Exporters began to terminate contracts with Russia due to the collapse of the ruble: details
29 November 2024 20:03
Exporters of fruits and vegetables from Turkey, Egypt and Iran are suspending supplies to Russia due to the devaluation of the Russian ruble and currency risks. This was reported by "Komersant Ukrainian" with reference to EastFruit.
The media outlet writes that Russia is currently experiencing an increase in inflation, which has reached 7.4%, and economists predict that it could reach 40-60% in 2024. For comparison, Russia last experienced such high inflation rates in the 1990s. This period was marked by significant economic turmoil following the collapse of the Soviet Union. However, at that time, oil and gas prices, key sources of revenue for the Russian budget, were much lower than they are today.

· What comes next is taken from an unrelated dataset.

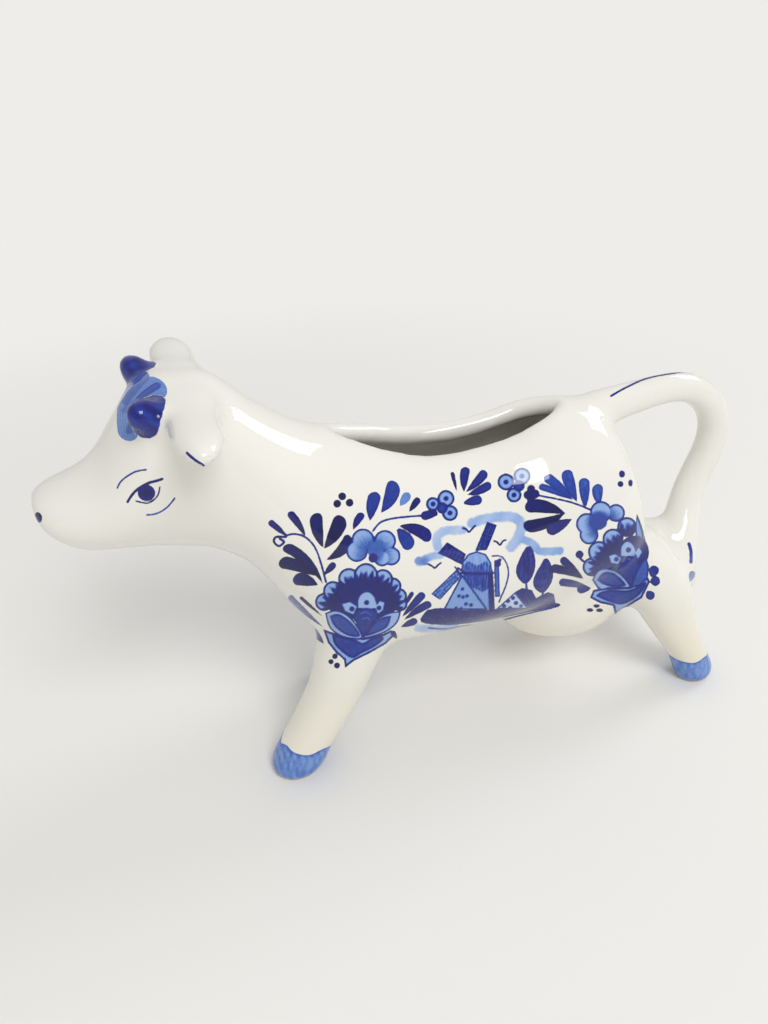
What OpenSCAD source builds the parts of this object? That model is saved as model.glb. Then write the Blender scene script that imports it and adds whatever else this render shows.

Prices for vegetables, potatoes, and fruits have also increased significantly. Potato prices have risen by 350% since December last year, mainly due to unfavorable weather conditions and reduced planted areas. Prices for products such as cucumbers have almost tripled over the year, with the average wholesale price now 2.8 times higher than last year.
Currently, producers are forced to cancel contracts for the supply of fruit to Russia due to currency risks. The situation may worsen as demand increases ahead of the holidays and imports of expensive greenhouse vegetables increase.